Dreadful Young Ladies and Other Stories

by Kelly Barnhill
First sentence: “The day she buried her husband — a good man, by all accounts, though shy, not given to drink or foolishness; not one for speeding tickets or illegal parking or cheating on his taxes; not one for carousing at the county fair, or tomcatting with the other men from the glass factory; which is to say, he was utterly unkonwn in town: a cipher; a cold, blank space — Agnes Sorensen arrived at the front steps of Our lady of the Snows.”
Support your local independent bookstore: buy it there!
Review copy provided by the publisher.
Content: There are more mature themes and some swearing (though I’m not remembering any f-bombs). It’s in the Science Fiction/Fantasy section of the bookstore.

I have a tortured history with short stories. I want to like them, but I find them much like poetry: I don’t get them. They’re words, and often pretty words, but I just don’t… well… understand them. (Even Neil Gaiman’s stories, which I seem to have a bit more affinity for.) And this collection was more of the same: I liked the stories, but I need someone else to read them and then explain them to me. (Especially the title story. I know it’s a metaphor, and I’m sure I’ll smack my head when someone tells me what it’s a metaphor for, but right now, I’m a bit lost.)

Barnhill is a gorgeous crafter of sentences, and this is no exception.
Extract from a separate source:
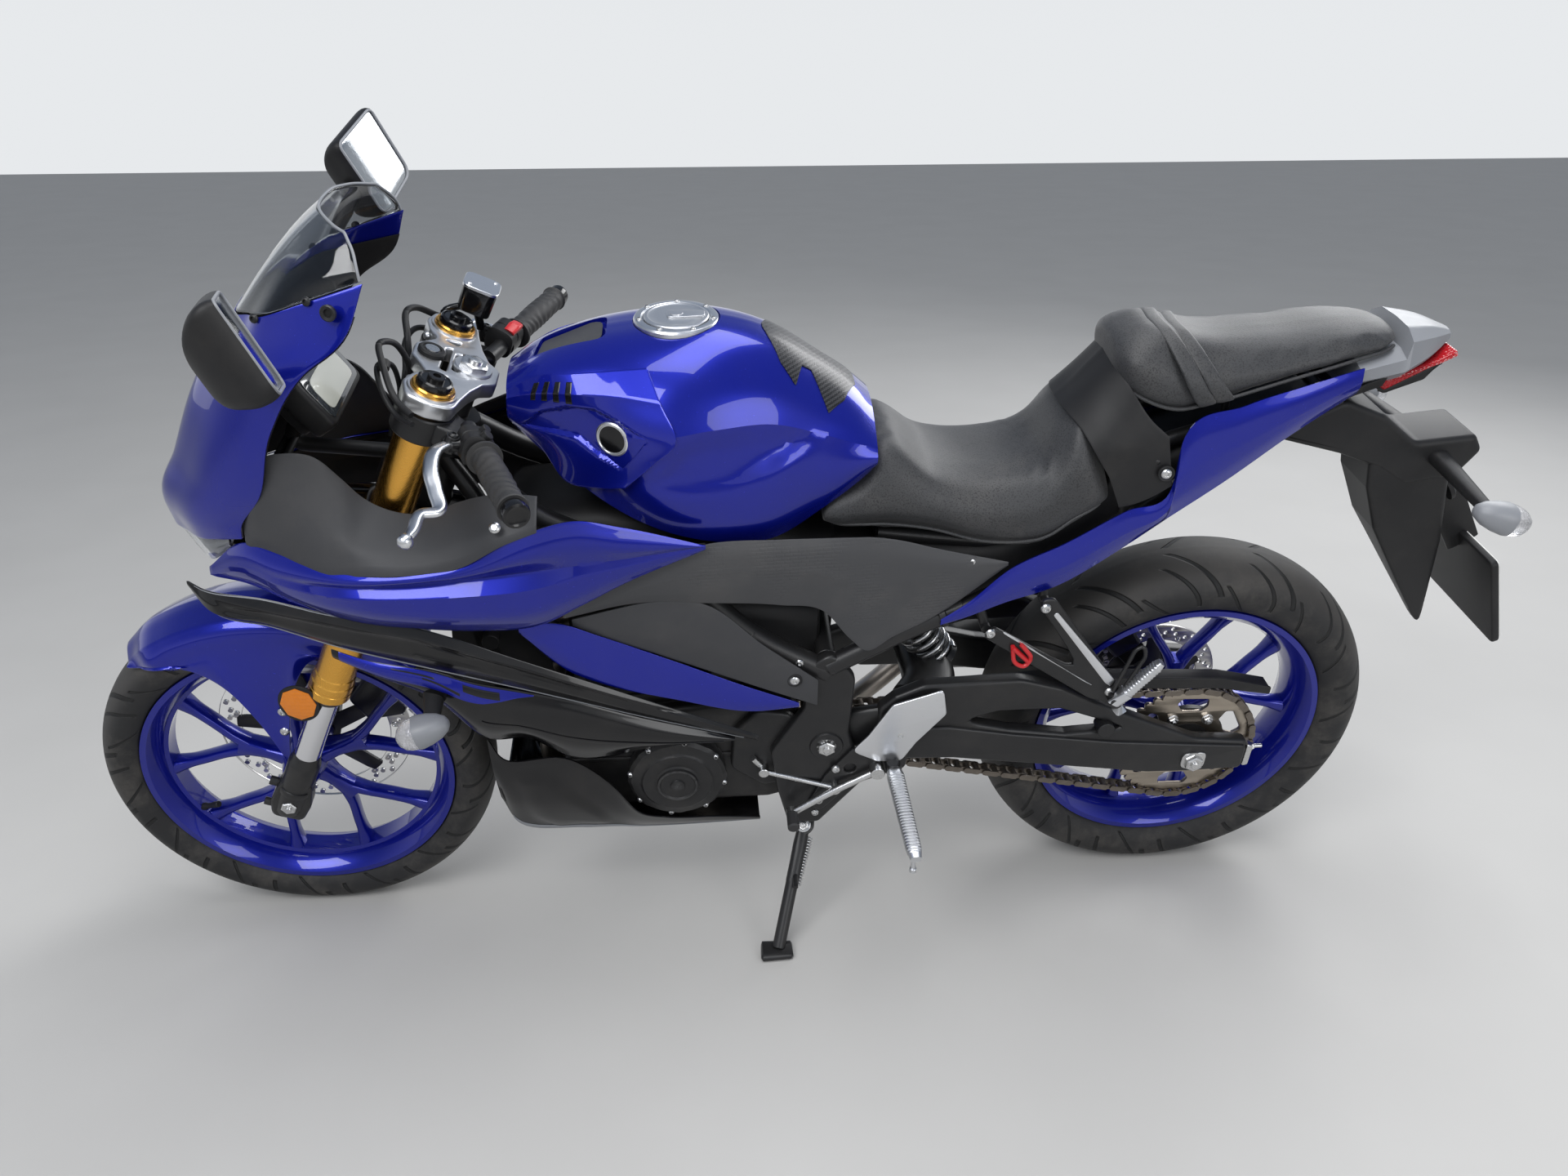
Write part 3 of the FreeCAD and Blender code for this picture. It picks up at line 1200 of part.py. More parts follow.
def belly_pan():
    """Trough under the engine, closed below and open to the front and rear."""
    sections = []
    for x, side_z, side_y, low_z, low_y in (
        (374, 448, 158, 300, 128), (352, 402, 156, 222, 118), (262, 395, 153, 207, 112), (205, 330, 148, 205, 112),
        (173, 276, 146, 204, 112), (130, 246, 132, 204, 110), (-16, 214, 112, 206, 106),
    ):
        new_x, lift = carried(x)
        wall = size.panel_thickness
        left = [(side_y, side_z + lift), (low_y, low_z + lift)]
        inner = [(low_y - wall, low_z + lift + wall), (side_y - wall, side_z + lift)]
        right = [(-y, z) for y, z in reversed(left)]
        inner_right = [(-y, z) for y, z in reversed(inner)]
        sections.append((new_x, left + right + inner_right + inner))
    keep(lofted("belly_pan", sections))


def instrument_panel():
    """Meter and the stay that carries it and the nose from the head tube."""
    meter = slab(drawn([(571, 896, 6), (596, 880, 6), (540, 985, 6), (508, 968, 6)]), -74, 74)
    stay = fused([
        rod(fork_frame.multVec(Vector(size.head_tube_radius - 6, 0, 590)), at(600, 0, 842), 11),
        rod(at(600, 0, 842), at(560, 0, 905), 9),
        both_sides(stud(at(600, 0, 842), at(600, 137.3, 842))),
        both_sides(stud(at(600, 108, 842), seat_inside(SIDE_FAIRING, 592.5, 0.35))),
    ])
    tube_room = Part.makeCylinder(size.head_tube_radius + size.running_gap, 400, Vector(0, 0, 400))
    tube_room.Placement = fork_frame
    stay = stay.cut(tube_room)
    keep_shape("instrument_panel", fused([meter, stay]))


def mirror():
    """Left mirror: stalk on the cowl and a tapering housing with its glass to the rear."""
    sections = []
    for x, y, z, depth, height in (
        (545, 212, 1052, 22, 34), (540, 248, 1082, 46, 82), (532, 300, 1112, 52, 104), (528, 345, 1128, 44, 90),
        (528, 366, 1134, 22, 52),
    ):
        tilt = 0.32 * height
        corners = [(x + depth / 2 - tilt / 2, z + height / 2), (x + depth / 2 + tilt / 2, z - height * 0.3),
                   (x + tilt / 2, z - height / 2), (x - depth / 2 + tilt / 2, z - height / 2),
                   (x - depth / 2 - tilt / 2, z + height / 2)]
        points = [Vector(carried(u)[0], y, w + carried(u)[1]) for u, w in corners]
        sections.append(Part.makePolygon(points + points[:1]))
    head_shape = Part.makeLoft(sections, True, True)
    stalk = fused([rod(at(556, 166, 1004), at(548, 224, 1056), 9), rod(at(558, 153.3, 999.6), at(556, 172, 1006), 17)])
    pair_shape("mirrors", fused([head_shape, stalk]))


def indicators():
    """Front pair on the lower fairing and rear pair on the plate holder."""

    def lamp(root, tip, nose_x):
        stalk = rod(root, tip, 8)
        ahead = X_AXIS * nose_x
        shell = Part.makeCone(14, 21, 26, tip - ahead * 24, ahead)
        lens = Part.makeCone(21, 12, 22, tip + ahead * 2, ahead)
        return fused([stalk, shell, lens])

    front = lamp(at(430, 177.7, 545), at(430, 226, 526), 1)
    rear = lamp(at(-975, 48, 790), at(-990, 178, 782), -1)
    pair_shape("indicators", Part.Compound([front, rear]))


def tail():
    lamp = slab(drawn([(-846, 908.6), (-925, 939.6, 3), (-916, 908, 4), (-862, 888, 6)]), -46, 46)
    keep_shape("tail_lamp", lamp)
    holder = slab(drawn([
        (-736, 826, 8), (-744, 848.9, 4), (-815, 885.2, 8), (-880, 856, 20), (-935, 814, 20), (-1022, 822, 12), (-1036, 800, 12),
        (-1012, 762), (-1040, 640), (-1079, 458), (-1000, 560), (-925, 668, 20), (-890, 740, 20), (-893, 778, 8),
        (-830, 800, 20),
    ]), -46, 46)
    bracket = slab(drawn([(-1012, 700), (-1012, 740), (-1096.1, 628), (-1104.4, 606)]), -20, 20)
    keep_shape("plate_holder", fused([holder, bracket]))
    plate_shape = slab(drawn([(-1096, 638), (-1150, 496), (-1147.2, 494.9), (-1093.2, 636.9)]), -90, 90)
    keep_shape("number_plate", plate_shape)


def filler():
    """Filler ring on the tank's top and the cap that hinges at its front."""
    radius = size.tank_cap_radius
    base_frame = Placement(cap_seat + Z_AXIS * size.running_gap, Rotation())
    outer = Part.makeCylinder(radius + 13, 10).cut(Part.makeCylinder(radius + size.running_gap, 10,
                                                                   Vector(0, 0, 6)))
    keep_shape("filler_ring", outer, base_frame)
    cap = Part.makeCylinder(radius, 5, Vector(0, 0, 6 + size.running_gap))
    keep_shape("fuel_cap", cap, base_frame)
    return base_frame


nose()
belly_pan()
instrument_panel()
mirror()
indicators()
tail()
cap_frame = filler()


def footrests():
    """Rider's hanger with heel guard, peg and toe lever on each side."""
    face = size.plate_inner + size.plate_thickness + size.running_gap
    moved = pivot - DRAWN_PIVOT
    hanger = slab([(x + moved.x, z + moved.z, rounding) for x, z, rounding in (
        (-86, 262, 10), (-112, 322, 20), (-150, 374, 20), (-174, 404, 10), (-206, 461, 12), (-280, 486, 8),
        (-288, 440, 8), (-247, 387, 25), (-234, 332, 8), (-196, 322, 8), (-150, 300, 20), (-108, 250, 10),
    )], face, face + 9)
    peg_root, peg_tip = Vector(-214, face + 4, 344) + moved, Vector(-220, 318, 330) + moved
    along = (peg_tip - peg_root).normalize()
    peg = fused([
        rod(peg_root, peg_root + along * 40, 12), rod(peg_root + along * 30, peg_tip, 10.5),
        rod(peg_tip - along * 8 - Z_AXIS * 34, peg_tip - along * 8, 3),
    ])
    boss, toe_place = Vector(-190, face, 338) + moved, Vector(-62, face, 262) + moved
    lever = bent_tube([boss + Y_AXIS * 14, Vector(-120, face + 16, 300) + moved, toe_place + Y_AXIS * 18], 6, 40)
    toe = rod(toe_place + Y_AXIS * 12, toe_place + Y_AXIS * 52, 8)
    lever_boss = rod(boss + Y_AXIS * 4, boss + Y_AXIS * 18, 9)
    pair_shape("rider_footrests", fused([hanger, peg, lever, toe, lever_boss]))


def passenger_footrests():
    """V-shaped hangers bolted below the seat rails, pegs folded up."""
    low, high = 126.3, 136.0
    arms = slab(drawn([
        (-328, 575, 6), (-344, 590, 6), (-490, 494, 20), (-412, 612, 10), (-404, 634, 6), (-424, 636, 6),
        (-545, 470, 10), (-565, 452, 6), (-545, 436, 6), (-500, 452, 20),
    ]), low, high)
    peg = fused([rod(at(-536, high - 4, 456), at(-536, high + 12, 456), 10),
                 rod(at(-536, high + 12, 456), at(-590, high + 16, 530), 9.5)])
    pair_shape("passenger_footrests", fused([arms, peg]))


def rear_caliper():
    inset = size.rear_disc_inset
    centre = Placement(rear_axle, Rotation())

    def spot(radius, degrees, rounding=0.0):
        turn = math.radians(degrees)
        return radius * math.cos(turn), radius * math.sin(turn), rounding

    block = slab([spot(78, 38, 8), spot(78, 68, 8), spot(132, 64, 14), spot(132, 42, 14)], -inset - 24, -inset + 18)
    slot = rod(Y_AXIS * (-inset - 5), Y_AXIS * (-inset + 5), size.rear_disc_radius + 4)
    bracket = slab([spot(20, -20, 6), spot(100, 35, 6), spot(100, 68, 6), spot(20, 140, 6)], -inset - 24, -inset - 12)
    bore = rod(-Y_AXIS * 200, Y_AXIS * 200, 14 + size.running_gap)
    keep_shape("rear_caliper", fused([block.cut(slot), bracket]).cut(bore), centre)


footrests()
passenger_footrests()
rear_caliper()


def lowest(profile, axle, turn):
    """Lowest height of a turned tyre, from its profile of (offset, radius) circles."""
    axis = turn.multVec(Y_AXIS)
    drop = math.sqrt(1 - axis.z ** 2)
    return min(turn.multVec(axle + Y_AXIS * side * y).z - radius * drop for y, radius in profile for side in (1, -1))


def stance():
    """Leans the bike to its left and pitches it until both tyres touch the floor."""
    pitch = 0.0
    for _ in range(8):
        turn = Rotation(Y_AXIS, pitch).multiply(Rotation(X_AXIS, -size.lean_angle))
        front, rear = lowest(front_profile, front_axle, turn), lowest(rear_profile, rear_axle, turn)
        pitch += math.degrees((front - rear) / size.wheelbase)
    return Placement(Vector(0, 0, -rear), turn)


parked = stance()


def side_stand():
    """Leg from a lug on the frame down to a foot flat on the floor; it folds back and up about a slanted pin."""
    eye = Vector(*at(size.stand_pivot_x, size.stand_pivot_y, size.stand_pivot_z))
    up = parked.Rotation.inverted().multVec(Z_AXIS)
    reach = parked.inverse().multVec(Vector())
    foot_x, _ = carried(size.stand_foot_x)
    foot = Vector(foot_x, size.stand_foot_y, 0)
    foot.z = (size.stand_foot_thickness - parked.multVec(foot).z) / parked.Rotation.multVec(Z_AXIS).z
    down = (foot - eye).normalize()
    folded = Vector(-0.97, 0.16, 0.10).normalize()
    pin = down.cross(folded).normalize()
    eye_half, lug_half, gap = 7.0, 5.0, size.running_gap
    eye_radius = 15.0
    bore = rod(eye - pin * 30, eye + pin * 30, 6 + gap)
    leg = fused([
        rod(eye - pin * eye_half, eye + pin * eye_half, eye_radius), rod(eye + down * 8, eye + down * 34, 6.6),
        rod(eye + down * 28, foot, size.stand_leg_radius),
        rod(eye + down * 55, foot - down * 12, size.stand_leg_radius + 1.5),
        Part.makeCylinder(size.stand_foot_radius, size.stand_foot_thickness, foot - up * size.stand_foot_thickness,
                          up),
    ])
    below = Part.makeBox(4000, 4000, 400, Vector(-2000, -2000, -400))
    below.Placement = parked.inverse().multiply(below.Placement)
    keep_shape("side_stand", leg.cut(bore).cut(below))
    far = eye - pin * (eye_half + gap + 2 * lug_half)
    block = slab([(far.x - 15, far.z - 8, 12), (far.x - 15, 236, 6), (far.x + 15, 236, 6), (far.x + 15, far.z - 8, 12)],
                 far.y - 5, size.plate_inner - size.running_gap)
    room = rod(eye - pin * (eye_half + gap), eye + pin * 60, eye_radius + 8)
    shank = rod(far, eye + pin * (eye_half + gap + 3), 6)
    head_shape = rod(eye + pin * (eye_half + gap), eye + pin * (eye_half + gap + 5), 10)
    keep_shape("stand_bracket", fused([block.cut(room), shank, head_shape]))
    return eye, pin


stand_eye, stand_pin = side_stand()

doc.recompute()

for node, frame in nodes.values():
    node.Placement = parked.multiply(frame)
doc.recompute()
box = FreeCAD.BoundBox()
for node, frame in nodes.values():
    box.add(node.Shape.BoundBox)
to_origin = Placement(Vector(-box.Center.x, -box.Center.y, -box.ZMin), Rotation())
for node, frame in nodes.values():
    node.Placement = to_origin.multiply(parked).multiply(frame)
doc.recompute()

for made in doc.Objects:
    if "Invalid" in made.State or "Error" in made.State:
        raise RuntimeError(f"{made.Label} failed to build")
for label, (node, frame) in nodes.items():
    if node.Shape.isNull() or not node.Shape.isValid():
        raise RuntimeError(f"{label} has no sound shape")

os.makedirs("parts", exist_ok=True)
for label, (node, frame) in nodes.items():
    node.Shape.exportStep(f"parts/{label}.step")

bike_to_part = to_origin.multiply(parked)
print("size", [round(v, 1) for v in (box.XLength, box.YLength, box.ZLength)])
for name, place, along in (
    ("front_axle", front_axle, Y_AXIS), ("rear_axle", rear_axle, Y_AXIS), ("pivot", pivot, Y_AXIS),
    ("steering", head, steering_turn.multVec(Z_AXIS)), ("stand", stand_eye, stand_pin),
    ("cap", cap_frame.multVec(Vector(size.tank_cap_radius, 0, 13)), Y_AXIS),
):
    print(name, [round(v, 3) for v in bike_to_part.multVec(place)],
          [round(v, 6) for v in bike_to_part.Rotation.multVec(along)])
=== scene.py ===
"""Faired sport bike on its side stand: the finished surfaces over the CAD frame.

Shapes are worked out in the bike's own frame, in millimetres: X forward, Y to the left, Z up, with the
origin on the ground midway between the axles, and then placed in the model's frame in metres.
"""

import json
import math

import bmesh
import bpy
import numpy as np
from mathutils import Matrix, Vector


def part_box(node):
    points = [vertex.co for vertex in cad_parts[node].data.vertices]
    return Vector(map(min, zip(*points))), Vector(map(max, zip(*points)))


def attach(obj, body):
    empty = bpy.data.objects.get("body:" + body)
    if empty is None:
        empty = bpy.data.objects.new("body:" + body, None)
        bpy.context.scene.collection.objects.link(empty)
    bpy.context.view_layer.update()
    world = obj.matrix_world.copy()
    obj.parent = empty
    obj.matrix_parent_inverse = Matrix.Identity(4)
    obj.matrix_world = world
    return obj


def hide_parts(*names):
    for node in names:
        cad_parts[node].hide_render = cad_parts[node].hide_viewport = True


bl_info = {
    "name": "Sport bike",
    "version": (1, 0, 0),
    "blender": (4, 5, 0),
    "location": "View3D > Sidebar > Sport bike",
    "description": "Builds the bodywork, wheels, fork, seats and fittings of a faired sport bike",
    "category": "Mesh",
}

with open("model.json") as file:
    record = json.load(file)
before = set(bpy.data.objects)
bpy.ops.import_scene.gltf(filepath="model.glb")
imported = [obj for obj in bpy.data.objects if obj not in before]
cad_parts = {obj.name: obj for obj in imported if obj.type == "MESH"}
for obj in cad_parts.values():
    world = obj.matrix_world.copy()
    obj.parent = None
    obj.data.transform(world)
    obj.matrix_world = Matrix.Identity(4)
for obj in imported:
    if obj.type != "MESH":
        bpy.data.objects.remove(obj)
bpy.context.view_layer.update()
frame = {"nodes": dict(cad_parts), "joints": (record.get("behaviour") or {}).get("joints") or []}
JOINTS = {joint["name"]: joint for joint in frame["joints"]}

WHEELBASE = 1380.0
FRONT_AXLE = np.array([690.0, 0.0, 292.0])
REAR_AXLE = np.array([-690.0, 0.0, 312.0])
RAKE = math.radians(25.0)
FORK_OFFSET = 37.7
LEG_Y = 94.0


def bike_frame():
    """Origin and axes of the bike in the model, from the two wheel joints."""
    front = np.array(JOINTS["front_wheel_spin"]["pos_m"]) * 1000
    rear = np.array(JOINTS["rear_wheel_spin"]["pos_m"]) * 1000
    left = np.array(JOINTS["front_wheel_spin"]["axis"])
    span = front - rear
    span = span - left * (span @ left)
    span /= np.linalg.norm(span)
    above = np.cross(span, left)
    slope = math.atan2(REAR_AXLE[2] - FRONT_AXLE[2], WHEELBASE)
    forward = math.cos(slope) * span + math.sin(slope) * above
    up = math.cos(slope) * above - math.sin(slope) * span
    origin = rear - forward * REAR_AXLE[0] - up * REAR_AXLE[2]
    return origin, np.array([forward, left, up])


ORIGIN, AXES = bike_frame()
UP = (0.0, 0.0, 1.0)
LEFT = np.array([0.0, 1.0, 0.0])


def placed(points):
    """Bike frame in millimetres to model frame in metres."""
    return (ORIGIN + np.asarray(points, float) @ AXES) / 1000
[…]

She has a beautiful way with words, and it does pull you into the story. I especially liked the final story, which is more of a novella (which could be why), because the world that Barnhill built — a comet flies by once every 25 years and endows pre-born children with magical powers which a minister then harnesses for his own means — was so fascinating, but also because the writing was just so beautiful.

And maybe, someday, I’ll figure out how to read short stories and actually understand.